Loeb University Professor Laurence H. Tribe '62, a constitutional scholar at Harvard Law School and frequent practitioner before the Supreme Court, wrote in an e-mail that Miers’ “record to date certainly does not establish the kind of intellectual excellence or breadth of experience that should be demanded in a Justice of the Supreme Court.”
Tribe’s criticism of Miers’ intellectual gravitas differs greatly from the disparagements she has received from the right, most of which are based on the fact that her views on many critical issues are unknown.
“[Bush felt] that he had given one of his nominations to the Ivy League and wanted to save the other for Texas and the religious conservatives,” wrote Kenan Professor of Government Harvey C. Mansfield ’53 in an e-mail. “By doing so, he endangered the conservative shift in the Supreme Court that those of us who voted for him badly wanted.”
But not everyone at Harvard—or outside of it—is disappointed with Bush’s choice.
Matthew P. Downer ’07, president of the Harvard College Republicans, said that Miers has a “distinguished legal and professional record and seems to be a good nominee for the Supreme Court,” and that no one should pass judgment on the nominee until after the hearings are held.
Still, even many conservative pundits, like Washington Post columnist George Will, have argued that the president is asking senators to make a leap of faith.
“The president’s ‘argument’ for her amounts to: ‘Trust me.’ There is no reason to,” he wrote in an editorial in the Post.
Since announcing the nomination on Monday, Bush has defended Miers to conservatives by asserting that she will be a reliable vote for the right.
“I know her well enough to be able to say that she’s not going to change, that 20 years from now she’ll be the same person with the same philosophy that she is today,” Bush said in a press conference Tuesday in what was widely interpreted as a reference to Justice David Souter, who has disappointed conservatives during his 15 years on the Court.
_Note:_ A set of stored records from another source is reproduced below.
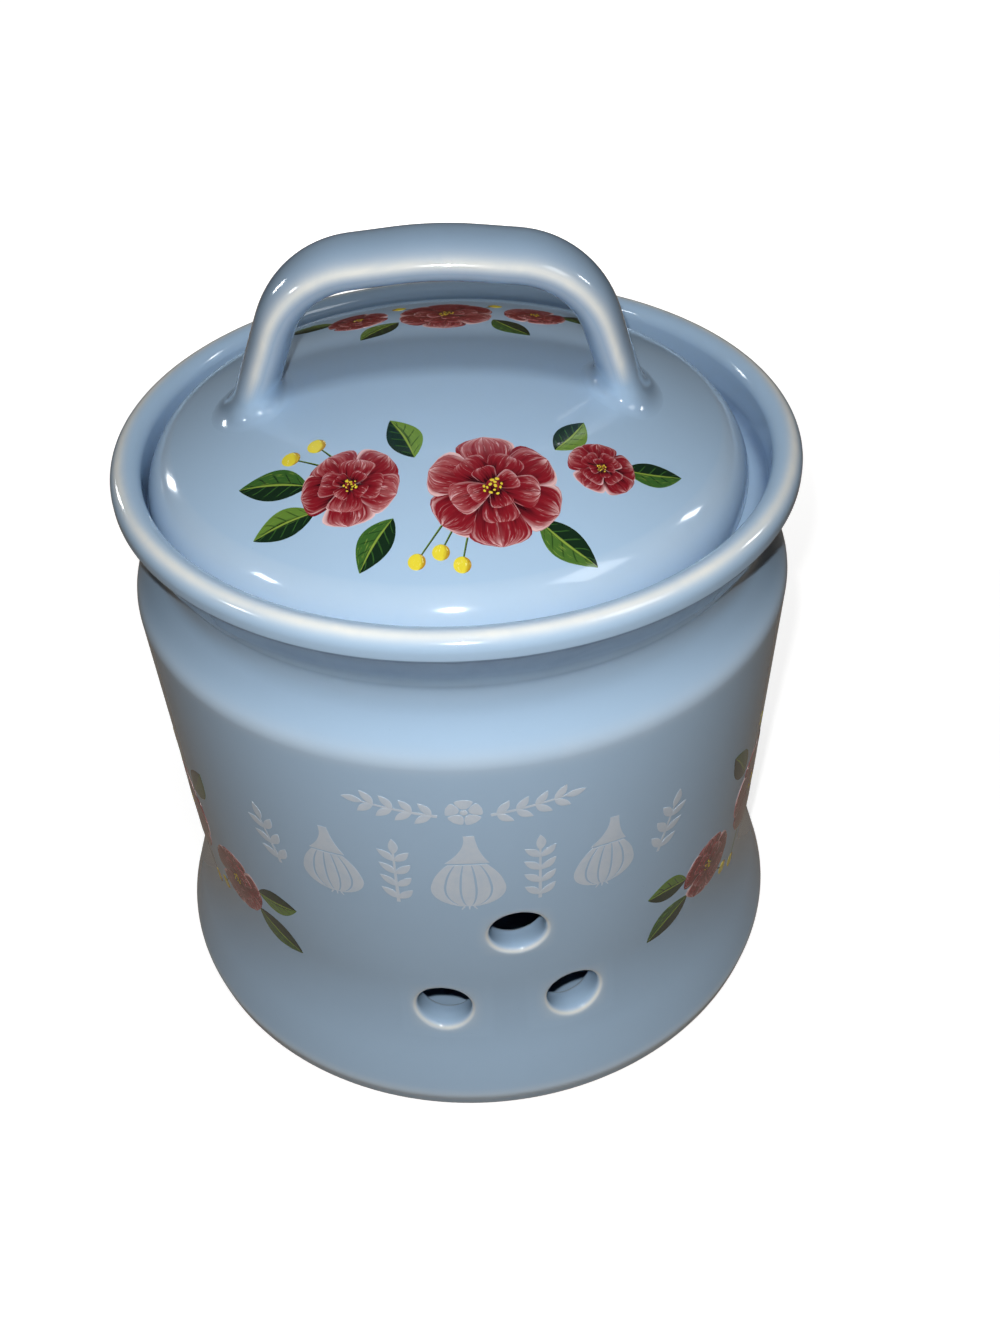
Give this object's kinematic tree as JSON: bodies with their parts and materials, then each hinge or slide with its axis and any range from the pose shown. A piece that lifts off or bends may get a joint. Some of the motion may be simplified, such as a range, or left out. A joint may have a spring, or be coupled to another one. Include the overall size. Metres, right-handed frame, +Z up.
{
  "type": "garlic keeper",
  "caption": "Glazed stoneware garlic keeper: flared, footed jar with round air vents low in front, rolled rim, and a loose domed lid with a strap handle; floral prints.",
  "frame": {"origin": "centre of the foot, on the table", "axes": "+Z up along the jar's axis; -Y is the front, where the vents and the pale frieze are; +X is the viewer's right"},
  "size_m": [0.1394, 0.1394, 0.1644],
  "materials": {
    "blue_glaze": "gloss",
    "flower_print": "gloss",
    "pale_print": "gloss"
  },
  "bodies": {
    "jar_body": {"jar": "blue_glaze", "jar_floor": "blue_glaze", "jar_vent_panel": "blue_glaze", "jar_left_print": "flower_print", "jar_right_print": "flower_print", "jar_front_print": "pale_print"},
    "lid_body": {"lid": "blue_glaze", "lid_handle": "blue_glaze", "lid_front_print": "flower_print", "lid_rear_print": "flower_print"}
  },
  "joints": [
    {"name": "lid_lift", "type": "slide", "parent": "jar_body", "child": "lid_body", "axis": [0, 0, 1], "range_m": [0, 0.09]}
  ]
}
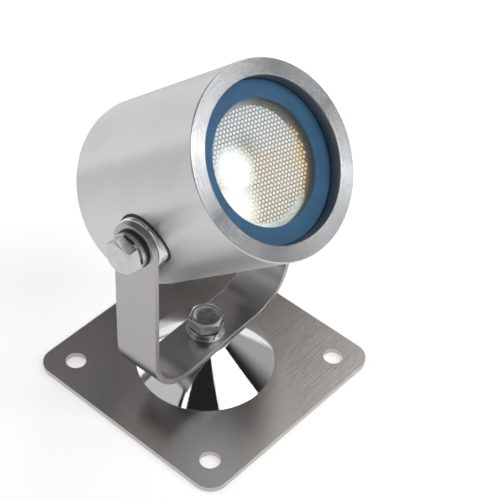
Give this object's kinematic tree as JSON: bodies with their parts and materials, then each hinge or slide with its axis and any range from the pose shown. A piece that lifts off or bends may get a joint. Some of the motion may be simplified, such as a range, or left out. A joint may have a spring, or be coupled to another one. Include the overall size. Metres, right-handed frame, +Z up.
{
  "type": "underwater pond light",
  "caption": "Stainless spotlight head with a recessed lens, held in a U-shaped yoke on a cone and a square base plate; the head tilts and the yoke swivels.",
  "frame": {"origin": "centre of the square base plate, on its underside", "axes": "+Z up from the plate; X and Y along the plate's sides; at rest the beam points to -Y and 40 degrees up, and the yoke is turned 2 degrees about +Z"},
  "size_m": [0.1, 0.1033, 0.1555],
  "materials": {
    "satin_steel": "satin, fine brushed grain",
    "polished_steel": "mirror polished",
    "bolt_steel": "bright, cold-forged",
    "black_rubber": "matt",
    "blue_plastic": "satin",
    "clear_glass": "polished",
    "lens_glass": "pressed all over with small prisms",
    "bright_aluminium": "vapour-coated mirror",
    "green_board": "lacquered",
    "led_domes": "clear domes over coloured chips",
    "white_ceramic": "unglazed",
    "clear_silicone": "translucent",
    "lead_insulation": "silicone",
    "black_plastic": "moulded",
    "brass": "turned",
    "nickel": "nickel plated, satin"
  },
  "bodies": {
    "base": {"base_plate": "satin_steel", "cone_pedestal": "polished_steel", "pedestal_screws": "satin_steel", "yoke_bolt": "bolt_steel", "yoke_spring_washer": "polished_steel", "yoke_flat_washer": "bolt_steel"},
    "yoke": {"yoke": "satin_steel"},
    "head": {"lamp_housing": "satin_steel", "pivot_bosses": "polished_steel", "boss_seals": "black_rubber", "pivot_bolts": "bolt_steel", "pivot_spring_washers": "polished_steel", "pivot_rubber_washers": "black_rubber", "blue_lens_ring": "blue_plastic", "front_glass": "clear_glass", "glass_seal": "black_rubber", "lamp_cover_lens": "lens_glass", "lamp_reflector": "bright_aluminium", "led_board": "green_board", "led_emitters": "led_domes", "lamp_base": "white_ceramic", "lamp_pins": "bolt_steel", "lamp_cushion": "clear_silicone", "lamp_socket": "white_ceramic", "socket_leads": "lead_insulation", "control_board": "green_board", "control_parts": "black_plastic", "board_spacers": "brass", "board_screws": "bolt_steel", "rear_cover": "satin_steel", "rear_seal": "black_rubber", "rear_screws": "bolt_steel", "gland_body": "nickel", "gland_seal": "black_rubber", "gland_lock_nut": "nickel", "gland_insert": "black_rubber", "gland_cap_nut": "nickel"}
  },
  "joints": [
    {"name": "yoke_swivel", "type": "hinge", "parent": "base", "child": "yoke", "pos_m": [0, 0, 0.0183], "axis": [0, 0, 1], "range_deg": [-170, 170]},
    {"name": "head_tilt", "type": "hinge", "parent": "yoke", "child": "head", "pos_m": [0, 0, 0.095], "axis": [0.9994, 0.0349, 0], "range_deg": [-50, 85]}
  ]
}
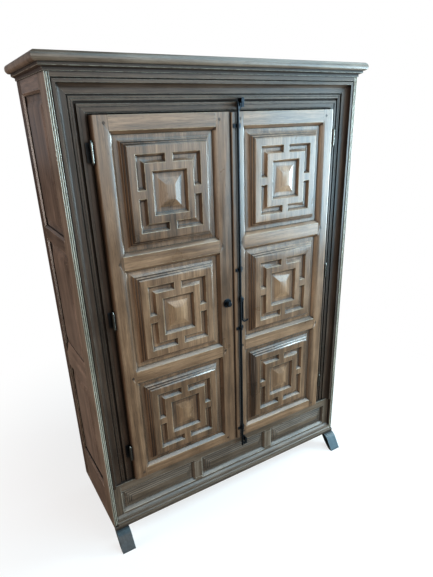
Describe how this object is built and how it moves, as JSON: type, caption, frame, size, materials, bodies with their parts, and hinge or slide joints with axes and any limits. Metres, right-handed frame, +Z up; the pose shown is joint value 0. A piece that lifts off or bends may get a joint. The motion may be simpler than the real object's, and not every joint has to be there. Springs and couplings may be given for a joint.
{
  "type": "two-door panelled cupboard",
  "caption": "Tall waxed walnut cupboard: carved panel doors in a stepped moulded frame, panelled base and sides, raked front feet, turning iron rod bolt, lever, hinges and knob.",
  "frame": {"origin": "centre of the footprint, on the floor", "axes": "+X to the right seen from the front, +Y to the back, +Z up; the doors face -Y"},
  "size_m": [1.326, 0.504, 1.9],
  "materials": {
    "waxed_walnut": "satin",
    "unwaxed_walnut": "matte",
    "wrought_iron": "satin",
    "worn_hinge_iron": "satin"
  },
  "bodies": {
    "carcass": {"back_boards": "unwaxed_walnut", "back_feet": "waxed_walnut", "back_posts": "waxed_walnut", "back_rails": "unwaxed_walnut", "base_backing": "unwaxed_walnut", "base_panels": "waxed_walnut", "base_rails": "waxed_walnut", "base_uprights": "waxed_walnut", "bolt_keepers": "wrought_iron", "bottom_board": "unwaxed_walnut", "cornice_front": "waxed_walnut", "cornice_side_left": "waxed_walnut", "cornice_side_right": "waxed_walnut", "door_jamb_left": "waxed_walnut", "door_jamb_right": "waxed_walnut", "door_sill": "waxed_walnut", "front_foot_left": "waxed_walnut", "front_foot_right": "waxed_walnut", "front_post_left": "waxed_walnut", "front_post_right": "waxed_walnut", "head_moulding": "waxed_walnut", "hinge_frame_leaves_left": "worn_hinge_iron", "hinge_frame_leaves_right": "worn_hinge_iron", "hinge_pins": "worn_hinge_iron", "jamb_moulding_left": "waxed_walnut", "jamb_moulding_right": "waxed_walnut", "lintel": "waxed_walnut", "plinth_boards": "waxed_walnut", "plinth_moulding": "waxed_walnut", "rope_carving_left": "waxed_walnut", "rope_carving_right": "waxed_walnut", "shelf_cleats": "unwaxed_walnut", "shelves": "unwaxed_walnut", "side_panels_left": "waxed_walnut", "side_panels_right": "waxed_walnut", "side_rails_left": "waxed_walnut", "side_rails_right": "waxed_walnut", "top_board": "waxed_walnut"},
    "door_left": {"door_left_hinge_stile": "waxed_walnut", "door_left_meeting_stile": "waxed_walnut", "door_left_panel_lower": "waxed_walnut", "door_left_panel_middle": "waxed_walnut", "door_left_panel_upper": "waxed_walnut", "door_left_pegs": "waxed_walnut", "door_left_rails": "waxed_walnut", "hinge_door_leaves_left": "worn_hinge_iron", "knob_rosette": "wrought_iron"},
    "door_right": {"door_right_hinge_stile": "waxed_walnut", "door_right_meeting_stile": "waxed_walnut", "door_right_panel_lower": "waxed_walnut", "door_right_panel_middle": "waxed_walnut", "door_right_panel_upper": "waxed_walnut", "door_right_pegs": "waxed_walnut", "door_right_rails": "waxed_walnut", "hinge_door_leaves_right": "worn_hinge_iron", "astragal": "waxed_walnut", "rod_guides": "wrought_iron"},
    "bolt": {"bolt_rod": "wrought_iron"},
    "bolt_handle": {"bolt_lever": "wrought_iron"},
    "knob": {"door_knob": "wrought_iron"}
  },
  "joints": [
    {"name": "door_left_hinge", "type": "hinge", "parent": "carcass", "child": "door_left", "pos_m": [-0.5185, -0.175, 1.031], "axis": [0, 0, 1], "range_deg": [-110, 0]},
    {"name": "door_right_hinge", "type": "hinge", "parent": "carcass", "child": "door_right", "pos_m": [0.5185, -0.175, 1.031], "axis": [0, 0, 1], "range_deg": [0, 110]},
    {"name": "bolt_turn", "type": "hinge", "parent": "door_right", "child": "bolt", "pos_m": [0.0284, -0.1895, 1], "axis": [0, 0, 1], "range_deg": [-90, 0]},
    {"name": "bolt_handle_lift", "type": "hinge", "parent": "bolt", "child": "bolt_handle", "pos_m": [0.0386, -0.1895, 1], "axis": [1, 0, 0], "range_deg": [-60, 0]},
    {"name": "knob_turn", "type": "hinge", "parent": "door_left", "child": "knob", "pos_m": [-0.031, -0.178, 0.993], "axis": [0, -1, 0], "range_deg": [0, 90]}
  ]
}
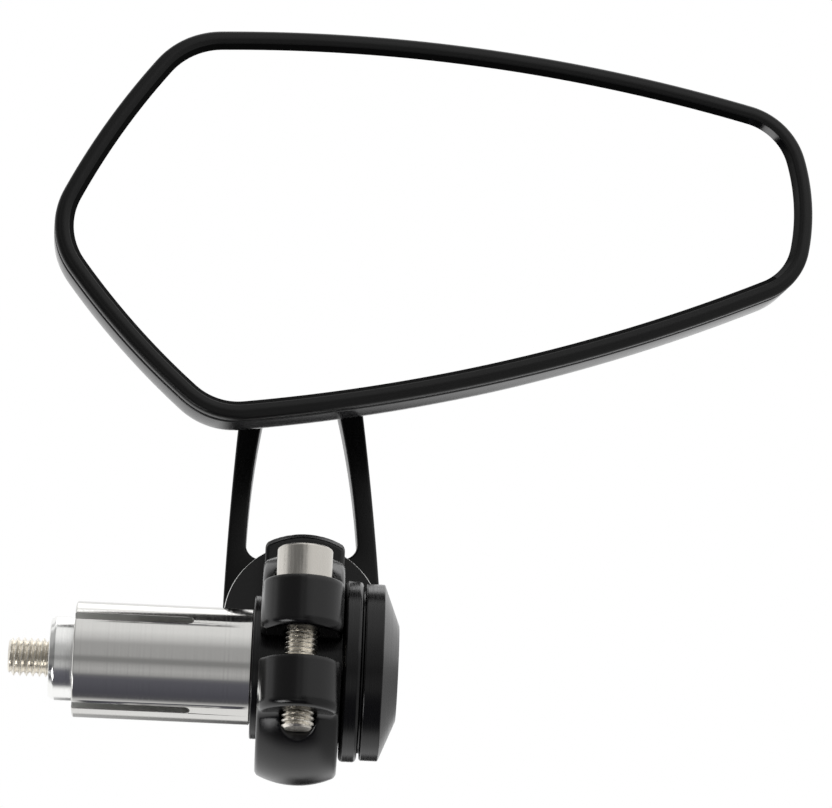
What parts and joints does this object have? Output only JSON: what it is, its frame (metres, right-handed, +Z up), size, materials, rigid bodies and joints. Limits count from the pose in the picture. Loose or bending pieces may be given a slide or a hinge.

But Tribe said that Bush's attempt to reassure supporters of Miers' conservative bona fides should actually inspire worry—and for non-ideological reasons.
“If one were to take on faith the president’s intended praise for his nominee,” Tribe wrote, “it would follow that she is unqualified to serve, because a mind of which it’s possible to say, ‘there will be no change or growth’ is a mind too tightly shut to perform the complex task of legal interpretation in a changing world.”
The last contested nomination was in 1991, when Justice Clarence Thomas was confirmed by a vote of 52-48, the closest affirmative vote in a century.